The fact that people can get away with calling other people misogynists on such flimsy evidence just makes it all the harder for legitimate complaints about misogyny to be taken seriously.
Re: Film Criticism
Posted: Tue Jul 05, 2011 8:20 pm
by colinr0380
I'd love to see a 'stable lead actress' (or actor come to that) in a Lars von Trier film!
The issue of 'no actress wanting to work on a Lars von Trier film more than once' has come up before on the forum. I assume that the writer is thinking of the high profile Emily Watson or Nicole Kidman emotionally draining lead roles and extrapolating the infamous Björk experience from Dancer In The Dark onto them. But even without doing any research into the subject (Sorry Mr Sausage!) that seems a rather harsh judgement to make, especially when considering that star name actors might have something to gain themselves by lending their presence to a relatively uncommercial project. It could be a mutually beneficial relationship without ever evolving into a muse style actor-director partnership over multiple films.
However even giving the benefit of the doubt to this extent the writer's argument is still problematic when even just a casual scan of the cast list of the films reveals Lauren Bacall appeared in both Dogville and Manderlay, Siobhan Fallon took significant supporting roles in Dancer In The Dark and Dogville, and Kirsten Olesen appeared in the early Conformist-tinged short film Images of a Relief and then went on to take the title role of Medea six years later.
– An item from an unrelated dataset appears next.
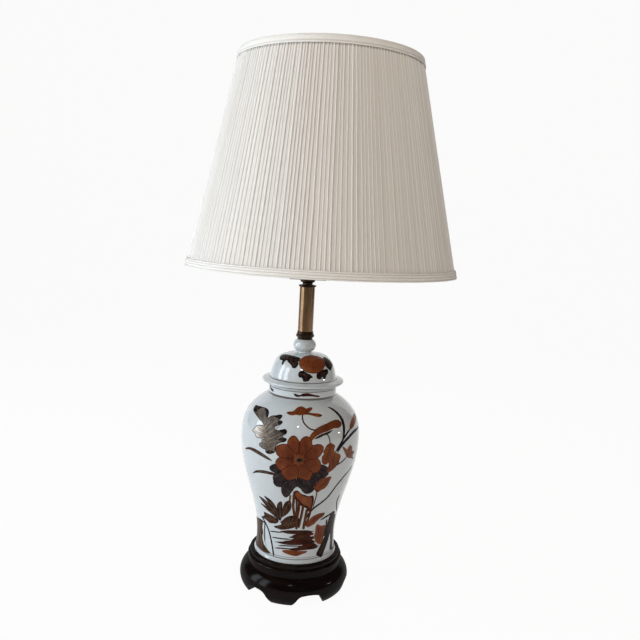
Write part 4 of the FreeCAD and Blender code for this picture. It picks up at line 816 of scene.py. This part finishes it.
old_brass, shader, wire = new_finish("old_brass", Metallic=1.0, Coat_Weight=0.2, Coat_Roughness=0.1)
where = wire.place()
tarnish = where.clouds(70.0, 5.0, 0.6, (1.0, 1.0, 0.25))
drawn = where.clouds(900.0, 1.0, 0.5, (1.0, 1.0, 0.01))
browned = tarnish.between(0.3, 0.7).mix((0.100, 0.056, 0.026), (0.19, 0.110, 0.055))
wire.plug(shader.inputs["Base Color"], browned)
wire.plug(shader.inputs["Roughness"], tarnish * 0.14 + drawn * 0.06 + 0.12)
relief(wire, shader, drawn, 0.00004, 0.5)
dress(old_brass, "neck_tube")

dark_bronze = mottled("dark_bronze", 160.0, 5.0, (0.012, 0.006, 0.004), (0.06, 0.032, 0.017), (0.2, 0.24),
                      (0.0001, 0.5), (0.35, 0.75), Metallic=0.85)
dress(dark_bronze, "base_ring", "check_ring", "neck_cup", "harp_saddle")


# ---- Pipe, washers and nut under the deck --------------------------------------------------------
# Zinc-plated steel: the threaded pipe that clamps the whole stack, its washer, lock washer and nut,
# and two of the socket's screws. The cord's bushing, the socket's block and the switch knob are
# moulded in black plastic.

zinc = mottled("zinc_plate", 240.0, 4.0, (0.42, 0.43, 0.44), (0.66, 0.67, 0.68), (0.25, 0.25), (0.00008, 0.4),
               Metallic=1.0)
dress(zinc, "pipe_washer", "lock_washer", "pipe_nut", "cap_set_screw", "terminal_screw_right")

pipe_pitch = 0.00094
threaded, shader, wire = new_finish("threaded_steel", Metallic=1.0)
turns = wire.sum("PINGPONG", wire.place().along("Z") / pipe_pitch, 0.5) * 2
# Painted shade and highlight: the colour darkens into the thread's roots and lightens on its crests.
wire.plug(shader.inputs["Base Color"], turns.mix((0.22, 0.22, 0.22), (0.58, 0.59, 0.60)))
wire.plug(shader.inputs["Roughness"], 0.55 - turns * 0.2)
relief(wire, shader, turns, 0.0004, 1.0)
dress(threaded, "lamp_pipe")

plastic = mottled("black_plastic", 300.0, 3.0, (0.010, 0.010, 0.011), (0.028, 0.027, 0.027), (0.25, 0.28),
                  (0.00005, 0.4))
dress(plastic, "cord_bushing", "socket_block", "switch_knob")


# ---- Harp, socket and finial --------------------------------------------------------------------
# Brass-plated steel wire and pressings, bright, with a few duller patches. A card sleeve lines the
# socket's brass shell, and its screw shell is thin aluminium, as the bulb's base is.

bright_brass = mottled("bright_brass", 130.0, 5.0, (0.70, 0.47, 0.19), (0.44, 0.28, 0.11), (0.22, 0.14),
                       (0.00006, 0.4), (0.35, 0.7), Metallic=1.0)
dress(bright_brass, "harp", "harp_ferrule_left", "harp_ferrule_right", "harp_stud", "socket_cap",
      "socket_shell", "terminal_screw_left", "centre_contact", "switch_shaft", "shade_arm_1", "shade_arm_2",
      "shade_arm_3", "shade_hub", "finial_washer", "finial")

card, shader, wire = new_finish("pressed_card", Roughness=0.85)
fibres = wire.place().clouds(500.0, 4.0, 0.7, (1.0, 1.0, 0.3))
wire.plug(shader.inputs["Base Color"], fibres.mix((0.40, 0.31, 0.20), (0.58, 0.49, 0.36)))
relief(wire, shader, fibres, 0.0001, 0.6)
dress(card, "socket_liner")

bulb_pitch = 0.00363
aluminium, shader, wire = new_finish("thin_aluminium", Metallic=1.0)
where = wire.place()
rubbing = where.clouds(260.0, 4.0, 0.6)
ribs = wire.sum("PINGPONG", where.along("Z") / bulb_pitch, 0.5) * 2
wire.plug(shader.inputs["Base Color"], rubbing.mix((0.66, 0.66, 0.67), (0.86, 0.86, 0.86)))
wire.plug(shader.inputs["Roughness"], rubbing * 0.25 + 0.2)
relief(wire, shader, ribs, 0.0012, 0.8)
dress(aluminium, "screw_shell", "bulb_base")


# ---- Bulb ---------------------------------------------------------------------------------------
# Soft-white glass over a stem of clear glass, with a black glass tip round its contact. Its
# aluminium base screws into the socket's screw shell.

milky = mottled("soft_white_glass", 200.0, 3.0, (0.86, 0.86, 0.85), (0.93, 0.93, 0.92), (0.2, 0.25),
                (0.00005, 0.3), ragged=0.5, IOR=1.5, Transmission_Weight=0.35)
dress(milky, "bulb_glass")
clear = mottled("stem_glass", 120.0, 2.0, (0.75, 0.78, 0.78), (0.88, 0.90, 0.90), (0.1, 0.05), None,
                ragged=0.5, IOR=1.5, Transmission_Weight=0.6)
dress(clear, "bulb_stem")
black_glass = mottled("black_glass", 400.0, 3.0, (0.006, 0.006, 0.008), (0.03, 0.03, 0.035), (0.2, 0.1), None,
                      ragged=0.5)
dress(black_glass, "bulb_tip")


# ---- Shade frame and lining ----------------------------------------------------------------------
# Two white-lacquered wire rings and a cone of stiff white styrene sheet, rolled round them and
# glued, which carries the cloth.

lacquer = mottled("white_lacquer", 180.0, 3.0, (0.74, 0.73, 0.70), (0.84, 0.83, 0.80), (0.2, 0.3),
                  (0.0001, 0.4), ragged=0.5)
dress(lacquer, "shade_bottom_ring", "shade_top_ring")
styrene = mottled("white_styrene", 30.0, 4.0, (0.80, 0.78, 0.73), (0.87, 0.85, 0.80), (0.2, 0.42),
                  (0.0004, 0.4), ragged=0.55)
dress(styrene, "shade_lining")


# ---- Pleated cover ------------------------------------------------------------------------------
# Off-white cloth laid over the cone in 184 hand-set pleats, narrower at the top than at the bottom,
# their edges raised and a little uneven. It is glued under the bands at both edges.

# The cover is a cone, narrower at its top by the taper. Its crests stand a pleat's depth over its
# hollows. A pleat without a crest would lie half raised, and above gathered_from, a share of the
# height, all pleats are drawn up alike under the top band.
cover_low, cover_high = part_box("shade_cover")
shade_x = (cover_low.x + cover_high.x) / 2
cover_foot = cover_high.x - shade_x
cover_height = cover_high.z - cover_low.z
taper = 0.0762
cover_head = cover_foot - taper
pleats = 184
pleat_depth = 0.0026
half_raised = 0.34
gathered_from = 0.972

# One pleat: shares of its width, and how far the cloth is raised there.
fold = ((0.0, 0.34), (0.22, 0.40), (0.42, 0.36), (0.54, 0.42), (0.62, 1.0), (0.72, 0.90), (0.80, 0.02),
        (0.90, 0.08))
columns = pleats * len(fold)
rng = random.Random(7)
widths = [rng.uniform(0.78, 1.24) for _ in range(pleats)]
crests = [rng.choice((rng.uniform(0.35, 0.6), rng.uniform(0.55, 0.85), rng.uniform(0.8, 1.0)))
          for _ in range(pleats)]
sway = [rng.uniform(0, 100) for _ in range(pleats)]
starts = [sum(widths[:i]) for i in range(pleats)]
cloth = bmesh.new()
groove = cloth.verts.layers.float.new("groove")
bmesh.ops.create_cone(cloth, cap_ends=False, segments=columns, radius1=cover_foot, radius2=cover_head,
                      depth=cover_height)
risers = [e for e in cloth.edges if abs(e.verts[0].co.z - e.verts[1].co.z) > cover_height / 2]
bmesh.ops.subdivide_edges(cloth, edges=risers, cuts=27, use_grid_fill=False)
for v in cloth.verts:
    height = v.co.z / cover_height + 0.5
    column = round(math.atan2(v.co.y, v.co.x) / math.tau * columns) % columns
    pleat, step = divmod(column, len(fold))
    along, raised = fold[step]
    slow = noise.noise((sway[pleat], height * 1.6, 0.0))
    quick = noise.noise((sway[pleat], height * 6.0, 9.0))
    wander = slow * 0.16 + quick * 0.06
    angle = (starts[pleat] + widths[pleat] * (along + wander)) / sum(widths) * math.tau
    swell = 0.78 + 0.22 * height + 0.12 * noise.noise((sway[pleat], height * 4.0, 3.0))
    gathered = max(0.0, (height - gathered_from) / (1 - gathered_from))
    crest = crests[pleat] * swell * (1 - gathered) + gathered
    ridge = half_raised + (raised - half_raised) * crest
    hollow = 1 - min(ridge, 1.0)
    radius = cover_foot - taper * height - pleat_depth * hollow * (1 + 0.3 * gathered)
    v.co = (shade_x + radius * math.cos(angle), radius * math.sin(angle), cover_low.z + height * cover_height)
    v[groove] = hollow
bmesh.ops.recalc_face_normals(cloth, faces=cloth.faces)

pleated, shader, wire = new_finish("pleated_cloth", Sheen_Weight=0.25, Sheen_Roughness=0.5, Roughness=0.85)
where = wire.place()
weave = where.clouds(900.0, 2.0, 0.6, (1.0, 1.0, 0.25))
cast = where.clouds(22.0, 3.0, 0.5, (1.0, 1.0, 0.15))
off_white = cast.mix((0.86, 0.835, 0.812), (0.92, 0.905, 0.888))
depth = wire.make("ShaderNodeAttribute", {"attribute_name": "groove"}, output="Fac")
# Painted shade: the cloth's colour darkens into the pleats' hollows.
folded = (depth.between(0.35, 0.95) * 0.68).mix(off_white, (0.48, 0.43, 0.38))
# Painted shadow: a dark row just under the top band, darkest in the pleats' hollows.
top_band_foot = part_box("shade_top_trim")[0].z
under_band = where.along("Z").between(top_band_foot - 0.0037, top_band_foot - 0.0017)
painted_band_shadow = under_band * depth.between(0.40, 0.80) * 0.6
wire.plug(shader.inputs["Base Color"], painted_band_shadow.mix(folded, (0.10, 0.08, 0.06)))
relief(wire, shader, weave, 0.00012, 0.5)
cover = piece("pleated_cover", cloth, pleated, "shade", "pleated_cloth", "shade_cover")


# ---- Bands of the shade -------------------------------------------------------------------------
# Folded bias strips glued over both edges of the cover, which turn over the edge to the inside. The
# wide bottom one is creased along three lines, the top one along one.

# Each band's node, how far it stands off the pleats' crests, and its creases in shares of its height.
bands = (("bottom_band", "shade_bottom_trim", 0.0020, (0.18, 0.50, 0.80)),
         ("top_band", "shade_top_trim", 0.0013, (0.26,)))
trim_cloth, shader, wire = new_finish("trim_cloth", Sheen_Weight=0.25, Sheen_Roughness=0.5, Roughness=0.8)
where = wire.place()
z = where.along("Z")
weave = where.clouds(1100.0, 2.0, 0.6)
cast = where.clouds(30.0, 3.0, 0.5)
# Painted shade: the band's colour darkens along each crease's dip.
painted_crease_shade = 0
for _, node, _, creases in bands:
    low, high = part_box(node)
    for crease in creases:
        line = low.z + (high.z - low.z) * crease
        painted_crease_shade = z.within(line - 0.0008, line - 0.0002, line + 0.0002, line + 0.0008) + painted_crease_shade
off_white = cast.mix((0.86, 0.832, 0.80), (0.92, 0.90, 0.875))
wire.plug(shader.inputs["Base Color"], (painted_crease_shade * 0.5).mix(off_white, (0.45, 0.40, 0.35)))
relief(wire, shader, weave, 0.00012, 0.5)


def band(name, node, proud, creases):
    """A folded strip on the shade's side, in place of its node."""
    low, high = (corner.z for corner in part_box(node))
    # Insets from the strip's face, at shares of its height: rounded edges, and a dip at each crease.
    profile = [(-0.0018, 0.0), (-0.0003, 0.015), (0.0, 0.06)]
    for crease in creases:
        profile += [(0.0, crease - 0.05), (-0.0009, crease), (-0.0001, crease + 0.04)]
    profile += [(-0.0001, 0.94), (-0.0006, 0.985), (-0.0018, 1.0)]
    strip = bmesh.new()
    ring = []
    for inset, share in profile:
        height = low + (high - low) * share
        radius = cover_foot + proud + inset - taper * (height - cover_low.z) / cover_height
        ring.append(strip.verts.new((shade_x + radius, 0, height)))
    edges = [strip.edges.new(pair) for pair in zip(ring, ring[1:] + ring[:1])]
    bmesh.ops.spin(strip, geom=ring + edges, cent=(shade_x, 0, 0), axis=(0, 0, 1), angle=math.tau, steps=240,
                   use_merge=True)
    bmesh.ops.remove_doubles(strip, verts=strip.verts, dist=1e-6)
    for v in strip.verts:
        turn = math.atan2(v.co.y, v.co.x - shade_x)
        sunk = abs(noise.noise((math.cos(turn) * 6, math.sin(turn) * 6, high * 9))) * 0.0003
        v.co.x -= math.cos(turn) * sunk
        v.co.y -= math.sin(turn) * sunk
    bmesh.ops.recalc_face_normals(strip, faces=strip.faces)
    return piece(name, strip, trim_cloth, "shade", "trim_cloth", node)


made = [band(*sizes) for sizes in bands]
And I guess you could also count the majority of the cast of The Kingdom reconvening years later for The Kingdom II!
Re: Film Criticism
Posted: Tue Jul 05, 2011 8:26 pm
by MichaelB
colinr0380 wrote:However even at this point the writer's argument is still problematic when even just a casual scan of the cast list of the films reveals Lauren Bacall appeared in both Dogville and Manderlay, Siobhan Fallon took significant supporting roles in Dancer In The Dark and Dogville, and Kirsten Olesen appeared in the early Conformist-tinged short film Images of a Relief and then went on to take the title role of Medea six years later.
...and Katrin Cartlidge, second female lead in
Breaking the Waves, would have appeared in
Dogville had it not been for her untimely death. (The film is dedicated to her, "in loving memory")
Re: Film Criticism
Posted: Tue Jul 05, 2011 8:48 pm
by zedz
You forgot something!
colinr0380 wrote:. . . even just a casual scan of the cast list of the films reveals the famously-tolerant-of-bullshit Lauren Bacall appeared in both Dogville and Manderlay
This argument is almost comically inadequate (and I'm somebody who
does think von Trier has problems - with women, with himself, with foxes and crows, whatever). You could just as easily argue that roles with lots of suffering and misery in them are
great for actresses, or that von Trier making women the emotional and narrative centre of so many of his films is evidence against misogyny. You also have the awkward task of explaining why, if Lars is so anti-women, that so many leading international actresses go to him for their big acting opportunities and strategic grabs at Cannes' Big Brass Ring.
Re: Film Criticism
Posted: Tue Jul 05, 2011 8:59 pm
by Brian C
I actually feel like one has to be a big giant sucker to make this argument in the first place. The porn comments referenced in the article are such obvious troll bait on LVT's part that Sullivan can hardly be expected to come out well after engaging them.
It reminds me of all the moral panic directed against Marilyn Manson by Christian groups when I was a teenager. Mutually beneficial publicity, I guess.
Re: Film Criticism
Posted: Tue Jul 05, 2011 11:19 pm
by AlexHansen
zedz wrote:(and I'm somebody who does think von Trier has problems - with women, with himself, with foxes and crows, whatever)
As does anyone who's seen
The Humiliated I imagine.
Re: Film Criticism
Posted: Fri Oct 28, 2011 6:47 pm
by tavernier
Re: Film Criticism
Posted: Fri Oct 28, 2011 6:50 pm
by matrixschmatrix
Haha, Blow-Up has faded to obscurity? They literally showed that in Film 101, at least when I took it.
edit: Does anyone know how much the Library of America book overlaps with For Keeps? I love Kael, but I don't need two anthologies of the same stuff.
Re: Film Criticism
Posted: Fri Oct 28, 2011 7:01 pm
by Mr Sausage
matrixschmatrix wrote: edit: Does anyone know how much the Library of America book overlaps with For Keeps? I love Kael, but I don't need to anthologies of the same stuff.
Here's the table of contents.
Re: Film Criticism
Posted: Fri Oct 28, 2011 8:12 pm
by Tom Hagen
If nothing else, you'll want to keep For Keeps because it has "Raising Kane," and the LOA does not. There's enough substantial overlap that I will probably not pick up the LOA unless it is deeply discounted or I find a used copy eventually.